The remainder of the Recovery Fund envelope will be used to improve the EU’s capacity to deal with new crises such as coronavirus. A new European public health programme will be created, although this domain should remain primarily a national competence. With regard to ‘prevention’, the Commission is also expected to suggest increasing European stocks of protective medical equipment through the rescEU mechanism. The future research framework programme, Horizon Europe, will also be strengthened.

We need to reinvest directly and support businesses by introducing conditions - “greener, more digital and more resilient industry” - for the granting of aid, Internal Market Commissioner Thierry Breton told the European Parliament on Monday. “Autonomy and sovereignty will also be part of the conditionality criteria”, he added.

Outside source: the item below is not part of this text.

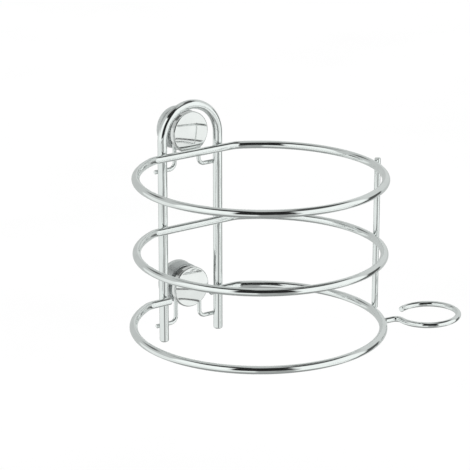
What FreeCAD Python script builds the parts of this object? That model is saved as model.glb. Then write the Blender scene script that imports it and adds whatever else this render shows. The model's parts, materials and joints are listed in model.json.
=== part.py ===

Finding the right balance between loans and grants

The 2021-2027 MFF and the European Recovery Fund seem so intertwined that it hardly seems conceivable for the EU-27 to negotiate these two elements separately. But this is what several observers are saying: only European summits with the actors physically present can reach unanimous agreement on a dossier when interests diverge strongly.

While Germany and France are suggesting the creation of a 500 billion euro fund that would help the worst-affected countries in the form of budget transfers, the four so-called ‘frugal’ countries - the Netherlands, Austria, Denmark and Sweden - presented their own vision for a recovery plan on Saturday 23 May that rejects support that is limited to grants.

These four countries certainly advocate the creation, in addition to a “modernised” MFF, of “a temporary and one-off emergency fund to support economic recovery and the resilience of our health sectors against possible future waves”, according to a joint note seen by EUROPE. But they continue to reject any instrument “leading to debt pooling or significant increases in the EU budget”. The aid is to be granted within 2 years in the form of loans ('loans for loans') on favourable terms. In addition, in return for the granted aid, the countries concerned would have to make a “firm commitment” to implement far-reaching reforms and to respect the imposed fiscal framework.

Aware of these divergent approaches, Mrs von der Leyen is seeking the right balance between grants and long-term repayable loans.